Il y a un goût britannique pour les personnages un peu naïfs, mignons. Il y en a d'autres, comme Peter Rabbit, qui ont cette couleur teintée de souvenirs d'enfance. James Bond est certes moins consensuel, mais il a changé depuis les premiers livres dans les années cinquante et les premiers films des années soixante. S’il a commencé comme un personnage incarnant plutôt la masculinité toxique, il a beaucoup évolué avec le temps et l'époque. En 2012, il est devenu beaucoup plus aimable et consensuel. Mais demeure une question d'influence et de soft power. Le jubilé était une célébration nationale mais projetait aussi une certaine puissance. La reine a toujours joué un rôle diplomatique de représentation, elle existe donc plus dans sa représentation que dans son expression. Voilà pourquoi elle a été abondamment récupérée dans la culture populaire. Pour cette raison, il y a une facilité à l'associer à des personnages de fiction. Ce mélange des genres, c'est un peu cela le soft power britannique.

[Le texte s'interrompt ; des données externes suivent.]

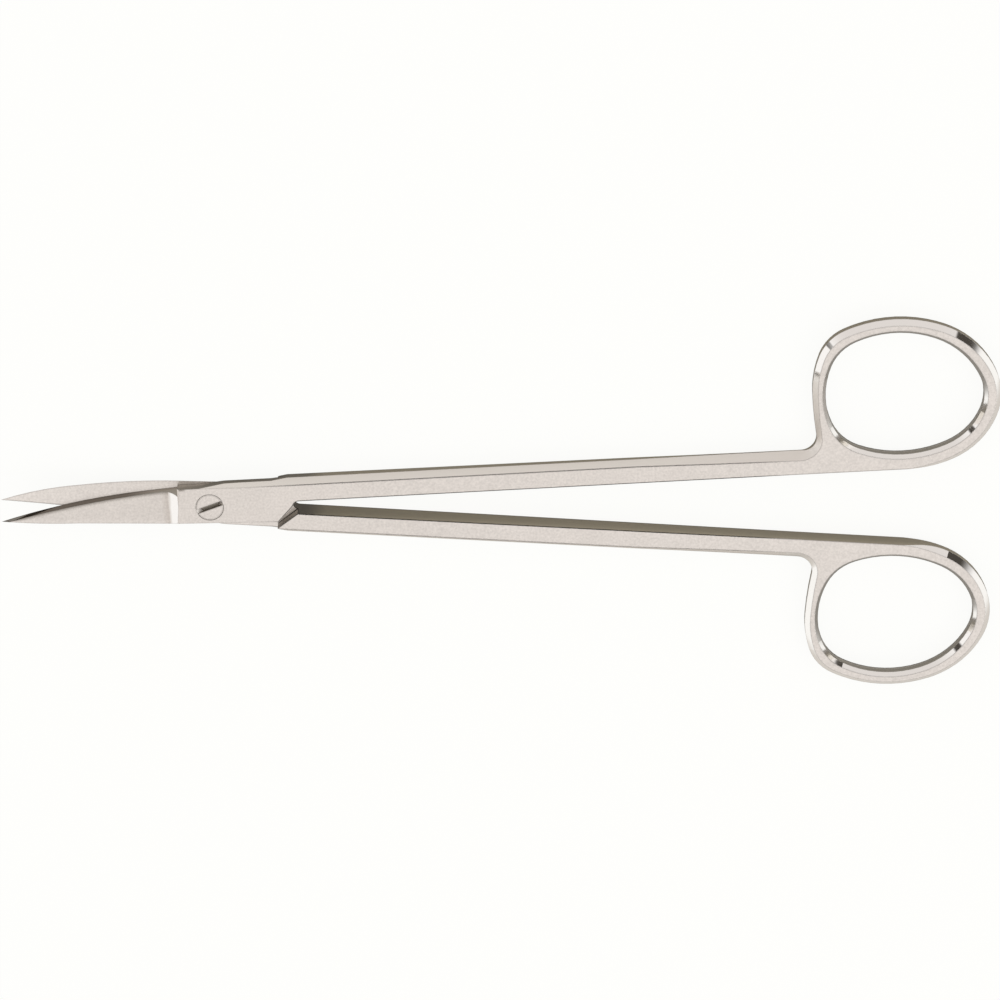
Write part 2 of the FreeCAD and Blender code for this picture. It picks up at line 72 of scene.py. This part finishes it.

A quel point est-ce que Paddington, associé à la reine, incarne une forme de « Britishness » ?

La Britishness est difficile à définir. Elle s'incarne dans une forme de retenue, de politesse mais aussi d'humour et de quirkiness, une excentricité perçue comme spécifiquement britannique et qui se permet de bousculer le protocole royal avec des sketchs humoristiques de qualité. Cela renvoie à l'idée que le pays a de lui-même en termes d'accueil, d'ouverture sur le monde. Paddington, c'est un réfugié, « a little bear from Peru ». Le célébrer c'est aussi un moyen de se voir comme le pays où cet ours péruvien se voit baptiser du nom d'une gare emblématique de Londres et développe un mode de vie très britannique. Il y a une forme de paternalisme, ou plutôt de « maternalisme » dans le cas de la reine. Évidemment c'est une vision fantasmée qui est contredite par des actions récentes du gouvernement, comme la politique « d’environnement hostile » décidée par Theresa May et qui a conduit au scandale Windrush. Mais toute cette imagerie, nostalgique, est aussi un moyen de se rassurer dans les moments de changement, comme celui d’un changement de monarque qui se dessinait bien sûr déjà au printemps 2022 lors du jubilé.